Die Methode ist in den einzelnen Artikeln in der Regel dieselbe: Man befasst sich zunächst mit den Quellentexten der betreffenden religiösen Tradition, um sodann die Entwicklung im Verlauf der Tradition zu verfolgen. Die verschiedenen Religionen kommen immer in derselben Reihenfolge zur Sprache: zuerst der Buddhismus, dann der Hinduismus, gefolgt von Islam, Judentum, Katholizismus und Protestantismus. Die Aufteilung in Protestantismus und Katholizismus innerhalb des Christentums wird nicht begründet, spiegelt aber den Sachverhalt wider, dass gerade auf ethischem Gebiet große Unterschiede bestehen. Schließlich ist diese Aufteilung auch aus der Sicht des Benutzers als zweckmäßig anzusehen, da sich hierin die faktische Situation in Deutschland und Europa widerspiegelt. Dass der Protestantismus an letzter Stelle steht, ist sicherlich alphabetisch begründet und ist deshalb nicht als ein Höhepunkt aufzufassen. Aber grundlegende Haltungen aus eben dieser Tradition scheinen doch das Werk zu durchdringen. Es ist ein Nachschlagewerk, das aus der kulturprotestantischen Tradition des Abendlandes heraus geschrieben ist. Unter den Mitarbeitern gibt es z. B. keinen, der nicht an einer Universität in Deutschland oder der Schweiz beschäftigt wäre. Die Gewichtung macht sich deutlich bemerkbar, wenn es beispielsweise um die Behandlung von Menschenrechten geht. Hier wird festgestellt, dass, obwohl Reformation und Aufklärung zu ihrer Entwicklung beigetragen haben, dennoch von protestantischem »Sondergut« nicht die Rede sei. »Der Menschenrechtsgedanke ist anschlussfähig an Grundgedanken evangelischer Ethik, seine Geltung darf aber nicht davon abhängig gemacht werden.« (215) Die Mutter aller Menschenrechte, die Religionsfreiheit, wird nur im Zusammenhang mit der Behandlung des Katholizismus erwähnt. Im Licht der dramatischen Ereignisse der jüngsten Zeit hätte man auch gern eine Erwähnung der Auffassung von der Meinungs- und Redefreiheit gesehen.
Das Buch wird mit einer »Grundlagenüberlegung« eingeleitet. Den Ansatzpunkt bilden hier die entscheidenden Veränderungen der religiösen Landschaft und innerhalb der individuellen Religiosität, die unter dem Eindruck der zunehmenden Globalisierung und Migration, Modernisierung, Säkularisierung und Individualisierung stattgefunden haben.
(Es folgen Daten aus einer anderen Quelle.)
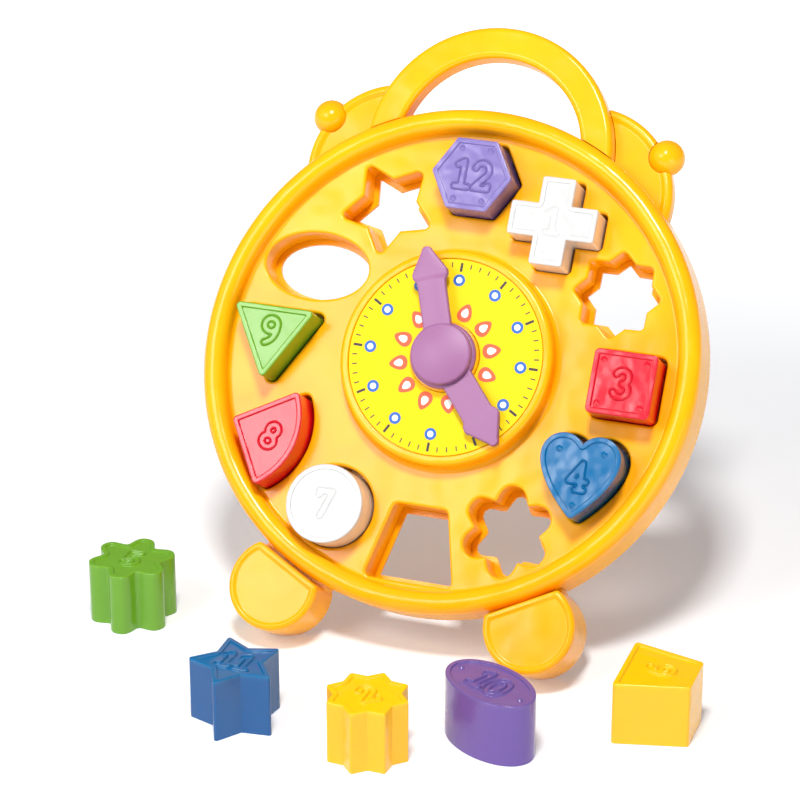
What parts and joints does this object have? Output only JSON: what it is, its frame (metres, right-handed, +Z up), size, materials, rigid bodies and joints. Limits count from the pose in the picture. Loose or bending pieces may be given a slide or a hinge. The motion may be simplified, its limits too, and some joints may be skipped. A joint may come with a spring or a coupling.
{
  "type": "learning clock toy",
  "caption": "Round shape-sorting toy clock with turning hands, a carry handle and a fold-out rear stand, seated and loose numbered shape blocks.",
  "frame": {"origin": "floor level under the middle of the whole set's bounding box", "axes": "+Z up from the floor, +X to the right as the dial is seen, +Y from the dial to the rear stand"},
  "size_m": [0.324, 0.3482, 0.2787],
  "materials": {
    "yellow_body": "smooth moulded, medium gloss",
    "lemon_disc": "printed, satin",
    "lilac_hands": "moulded, satin",
    "steel": "plain",
    "white_nylon": "plain",
    "white_block": "moulded, medium gloss",
    "yellow_block": "moulded, medium gloss",
    "red_block": "moulded, medium gloss",
    "blue_block": "moulded, medium gloss",
    "green_block": "moulded, medium gloss",
    "purple_block": "moulded, satin",
    "lavender_block": "moulded, medium gloss"
  },
  "bodies": {
    "case": {"front_shell": "yellow_body", "rear_shell": "yellow_body", "face_disc": "lemon_disc", "handle": "yellow_body", "left_bell": "yellow_body", "right_bell": "yellow_body", "left_bell_knob": "yellow_body", "right_bell_knob": "yellow_body", "left_foot": "yellow_body", "right_foot": "yellow_body", "stand_hinge_pin": "steel", "shell_screw_1": "steel", "shell_screw_2": "steel", "shell_screw_3": "steel", "shell_screw_4": "steel", "shell_screw_5": "steel", "shell_screw_6": "steel"},
    "hour_hand": {"hour_hand": "lilac_hands"},
    "minute_hand": {"minute_hand": "lilac_hands", "hand_washer": "white_nylon", "hand_screw": "steel"},
    "stand": {"rear_stand": "yellow_body"},
    "block_1_cross": {"block_1_cross": "white_block"},
    "block_2_small_star": {"block_2_small_star": "yellow_block"},
    "block_3_square": {"block_3_square": "red_block"},
    "block_4_heart": {"block_4_heart": "blue_block"},
    "block_5_flower": {"block_5_flower": "green_block"},
    "block_6_trapezoid": {"block_6_trapezoid": "yellow_block"},
    "block_7_circle": {"block_7_circle": "white_block"},
    "block_8_quarter": {"block_8_quarter": "red_block"},
    "block_9_triangle": {"block_9_triangle": "green_block"},
    "block_10_oval": {"block_10_oval": "purple_block"},
    "block_11_big_star": {"block_11_big_star": "blue_block"},
    "block_12_hexagon": {"block_12_hexagon": "lavender_block"}
  },
  "joints": [
    {"name": "hour_hand_turn", "type": "hinge", "parent": "case", "child": "hour_hand", "pos_m": [0.00426, 0.00368, 0.1384], "axis": [0, -0.8251, 0.565], "continuous": true},
    {"name": "minute_hand_turn", "type": "hinge", "parent": "case", "child": "minute_hand", "pos_m": [0.00426, 0.00368, 0.1384], "axis": [0, -0.8251, 0.565], "continuous": true},
    {"name": "stand_fold", "type": "hinge", "parent": "case", "child": "stand", "pos_m": [0.00426, 0.06563, 0.1687], "axis": [-1, 0, 0], "range_deg": [0, 65]},
    {"name": "block_1_cross_pull", "type": "slide", "parent": "case", "child": "block_1_cross", "axis": [0, -0.8251, 0.565], "range_m": [0, 0.05]},
    {"name": "block_2_small_star_lift", "type": "slide", "parent": "case", "child": "block_2_small_star", "axis": [0, 0, 1], "range_m": [0, 0.05]},
    {"name": "block_3_square_pull", "type": "slide", "parent": "case", "child": "block_3_square", "axis": [0, -0.8251, 0.565], "range_m": [0, 0.05]},
    {"name": "block_4_heart_pull", "type": "slide", "parent": "case", "child": "block_4_heart", "axis": [0, -0.8251, 0.565], "range_m": [0, 0.05]},
    {"name": "block_5_flower_lift", "type": "slide", "parent": "case", "child": "block_5_flower", "axis": [0, 0, 1], "range_m": [0, 0.05]},
    {"name": "block_6_trapezoid_lift", "type": "slide", "parent": "case", "child": "block_6_trapezoid", "axis": [0, 0, 1], "range_m": [0, 0.05]},
    {"name": "block_7_circle_pull", "type": "slide", "parent": "case", "child": "block_7_circle", "axis": [0, -0.8251, 0.565], "range_m": [0, 0.05]},
    {"name": "block_8_quarter_pull", "type": "slide", "parent": "case", "child": "block_8_quarter", "axis": [0, -0.8251, 0.565], "range_m": [0, 0.05]},
    {"name": "block_9_triangle_pull", "type": "slide", "parent": "case", "child": "block_9_triangle", "axis": [0, -0.8251, 0.565], "range_m": [0, 0.05]},
    {"name": "block_10_oval_lift", "type": "slide", "parent": "case", "child": "block_10_oval", "axis": [0, 0, 1], "range_m": [0, 0.05]},
    {"name": "block_11_big_star_lift", "type": "slide", "parent": "case", "child": "block_11_big_star", "axis": [0, 0, 1], "range_m": [0, 0.05]},
    {"name": "block_12_hexagon_pull", "type": "slide", "parent": "case", "child": "block_12_hexagon", "axis": [0, -0.8251, 0.565], "range_m": [0, 0.05]}
  ]
}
Man hätte gern eine tiefer greifende Deutung dessen gesehen, was diese Rückkehr oder Wiedererfindung der Religion verursacht hat. Ist hier von religiöser Erweckung, Wiederverwertung und Recycling die Rede, oder handelt es sich um eigentliche Neubildungen, die zu bleibenden Veränderungen in der Weise führen werden, wie die Menschen leben und ihr Leben verstehen? Hätte man diese Frage genauer analysiert, hätte man vielleicht auch einen besseren Ausgangspunkt gehabt für die Auswahl der verschiedenen Themen in den religiösen Bewegungen. Hinter der Behandlung der Fundamentalismusdiskussion am Ende des 20. Jh.s scheint sich eine Theorie zu verbergen, dass wir mit dem gegenwärtigen Fundamentalismus eine Rückkehr zu den Quellen, also eine Art Erweckungsreaktion, vor uns haben.
In der Behandlung der weiteren Entwicklung überrascht es etwas, wenn man so großen Wert auf die Entwicklung innerhalb der Bewegung für das Weltparlament der Religionen legt, wo das Ganze doch nur damit endet, dass Küngs Position eines zu hohen Abstraktionsniveaus angeklagt wird. Man stimmt jedoch dem Gedanken zu, dass die goldene Regel in irgendeiner Form das moralische Zusammenleben begründet. Zur Diskussion wird die entscheidende Frage gestellt, die im Grunde das gesamte Projekt mit einem Fragezeichen versieht: »Taugen die Weltreligionen angesichts ihrer ðhistorischen ErblastenÐ und unvollkommenen Wirkmächtigkeit als Führungsinstanzen der Weltmoral?« Man hätte gern eine reflektierte Antwort gelesen. Stattdessen bekommen wir eine Reihe von Artikeln über die verschiedenen religiösen Traditionen und ihre Stellungnahmen zu den aktuellen ethischen Problemen. Und das ist so auch in Ordnung. Ein vorbildliches Sachregister und ein umfassendes Personenregister sind natürlich auch vorhanden.Die Herausgeber sprechen in ihrem Vorwort von »eklatanten Wissenslücken der Studierenden in teils erschreckendem Umfang«. Das Buch möchte nicht nur ein »informationsreiches Kompendium« sein, sondern auch seinen Beitrag zu »interreligiösem Lernen« leisten, das sich von »Fremdverstehen« über »Dialog zur eigenen religiösen Selbstvergewisserung« (4) bewege. Ob das gelingen kann, wird wohl davon abhängen, wie man dieses Arbeitsmittel im Unterricht einsetzt. Jedenfalls liegt ein unentbehrliches Nachschlagewerk für den vor, der diese Wissenslücken füllen und sich mit (sozial-)ethischen Problemen und vergleichender Religionswissenschaft befassen möchte.